Die drei Letztgenannten waren Wahlpariser. In ihrem dritten Lebensjahrzehnt siedelten sie in die Lichterstadt über, um dort ihre Ausbildung zu vollenden und/oder um Ruhm und Reichtum zu suchen. Boldini wurde zu einem Sänger der mit Snobismus lasierten Eleganz von Salonlöwen und Edelmiezen, de Nittis zu einem zwischen Realismus, Naturalismus und Impressionismus changierenden Chamäleon, Sert zum Dekorateur sinnlich-theatralischer Interieurs für Geistliche und Gutsituierte. Aus ähnlichen Gründen zogen die Skandinavier Albert Edelfelt, Carl Larsson und Anders Zorn nach Paris – auch ihnen hat der Petit Palais Retrospektiven gewidmet.
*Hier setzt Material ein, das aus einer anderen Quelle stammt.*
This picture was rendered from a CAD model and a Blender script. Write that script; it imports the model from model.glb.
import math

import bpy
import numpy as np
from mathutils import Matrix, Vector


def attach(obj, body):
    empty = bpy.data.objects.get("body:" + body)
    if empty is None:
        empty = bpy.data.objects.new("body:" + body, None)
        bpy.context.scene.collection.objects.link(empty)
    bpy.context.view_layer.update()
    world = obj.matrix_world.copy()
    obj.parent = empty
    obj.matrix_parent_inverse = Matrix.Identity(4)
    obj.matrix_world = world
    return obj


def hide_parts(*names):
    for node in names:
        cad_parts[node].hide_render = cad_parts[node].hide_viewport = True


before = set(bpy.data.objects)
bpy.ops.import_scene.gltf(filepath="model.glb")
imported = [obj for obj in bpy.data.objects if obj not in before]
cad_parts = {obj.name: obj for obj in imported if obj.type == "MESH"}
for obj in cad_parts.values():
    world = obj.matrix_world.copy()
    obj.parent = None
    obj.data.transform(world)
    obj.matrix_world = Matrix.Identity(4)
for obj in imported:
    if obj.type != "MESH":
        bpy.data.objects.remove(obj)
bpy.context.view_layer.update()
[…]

Dass Frankreichs Hauptstadt einst die Weltkapitale der Kunst war, ließ das Museum in grandiosen interdisziplinären Ausstellungen wie „Paris romantique“ oder „Paris 1900“ nacherleben. Der Fokus auf Paris ist neben jenen auf Neuheit und auf das lange neunzehnte Jahrhundert die dritte Hauptcharakteristik des Petit Palais.
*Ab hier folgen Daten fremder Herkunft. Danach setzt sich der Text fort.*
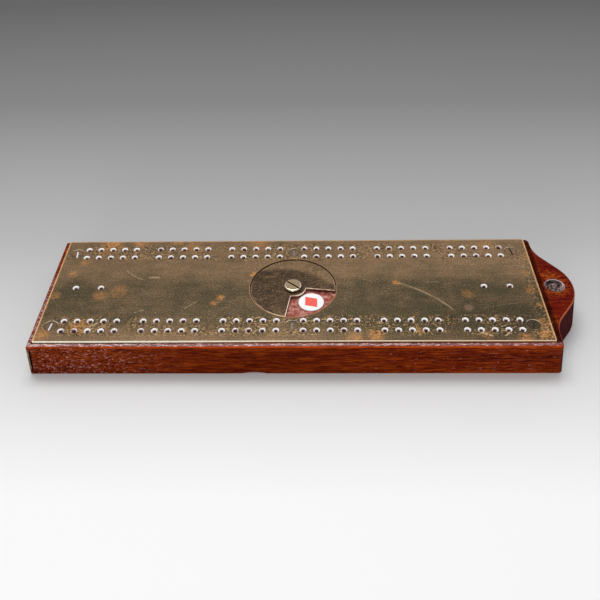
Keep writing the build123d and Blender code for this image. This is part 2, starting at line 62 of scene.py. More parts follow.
class Skin:
    """A node material that is built up by short calls. Lengths are in mm, noise scales per mm.

    coat is the colour and relief the height of the surface, as far as they are built.
    """

    def __init__(self, name):
        self.material = bpy.data.materials.new(name)
        self.material.use_nodes = True
        self.tree = self.material.node_tree
        self.tree.nodes.clear()
        output = self.add("ShaderNodeOutputMaterial")
        self.surface = self.add("ShaderNodeBsdfPrincipled")
        self.tree.links.new(self.surface.outputs[0], output.inputs[0])
        coordinates = self.add("ShaderNodeTexCoord").outputs["Object"]
        self.place = self.stretch(1 / MM, 1 / MM, 1 / MM, coordinates)
        split = self.add("ShaderNodeSeparateXYZ")
        self.put(split.inputs[0], self.place)
        self.x, self.y, self.z = split.outputs
        self.coat = None
        self.relief = None

    def add(self, kind, **settings):
        node = self.tree.nodes.new(kind)
        for key, value in settings.items():
            setattr(node, key, value)
        return node

    def put(self, socket, value):
        """Links a socket, or sets its own value."""
        if isinstance(value, bpy.types.NodeSocket):
            self.tree.links.new(value, socket)
        elif isinstance(value, tuple) and len(value) == 3 and socket.type == "RGBA":
            socket.default_value = (*value, 1.0)
        else:
            socket.default_value = value

    def stretch(self, x, y, z, vector=None):
        """The place, or another vector, times a factor along each axis."""
        node = self.add("ShaderNodeVectorMath", operation="MULTIPLY")
        self.put(node.inputs[0], vector if vector is not None else self.place)
        self.put(node.inputs[1], (x, y, z))
        return node.outputs[0]

    def math(self, operation, *values, clamp=False):
        node = self.add("ShaderNodeMath", operation=operation, use_clamp=clamp)
        for socket, value in zip(node.inputs, values):
            self.put(socket, value)
        return node.outputs[0]

    def chain(self, operation, values):
        """Joins the first value with each of the others in turn."""
        result = values[0]
        for value in values[1:]:
            result = self.math(operation, result, value)
        return result

    def times(self, *values):
        return self.chain("MULTIPLY", values)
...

Annick Lemoine, seit letztem Jahr neue Leiterin des Museums, skizziert auf Anfrage ihr Projekt: „Ich möchte die durch Christophe Leribault geleistete Arbeit würdigen. 2022 empfing der Petit Palais fast 1,1 Millionen Besucher, unter ihnen knapp dreißig Prozent Ausländer: Das ist sehr befriedigend. Das originelle, identitätsstiftende Programmkonzept will ich fortführen und verstärken. Wir werden also weiter thematische Ausstellungen wie auch Monografien ausrichten, die bedeutenden, in Frankreich wenig bekannten ausländischen Künstlern gewidmet sind. Im Herbst präsentieren wir eine große historische Freske, ‚Paris 1905-1925‘. Für 2024 bereiten wir die erste französische Werkschau des spanischen Caravaggisten Jusep de Ribera vor. Im darauffolgenden Jahr stellen wir den wichtigsten Schneemaler vor, den Finnen Pekka Halonen. Bei all diesen Vorhaben ist es mir wichtig, einem möglichst breiten Publikum Entdeckungen zu bieten. Endlich lassen wir, um eine Brücke zwischen Vergangenheit und Gegenwart zu schlagen, jedes Jahr anlässlich der Foire internationale d’art contemporain [die 2022 durch Paris+ par Art Basel ersetzt wurde] einen lebenden Künstler eigene Werke im Dauerparcours, in den Durchgangsbereichen oder im Garten platzieren – wo und wie es ihm beliebt“.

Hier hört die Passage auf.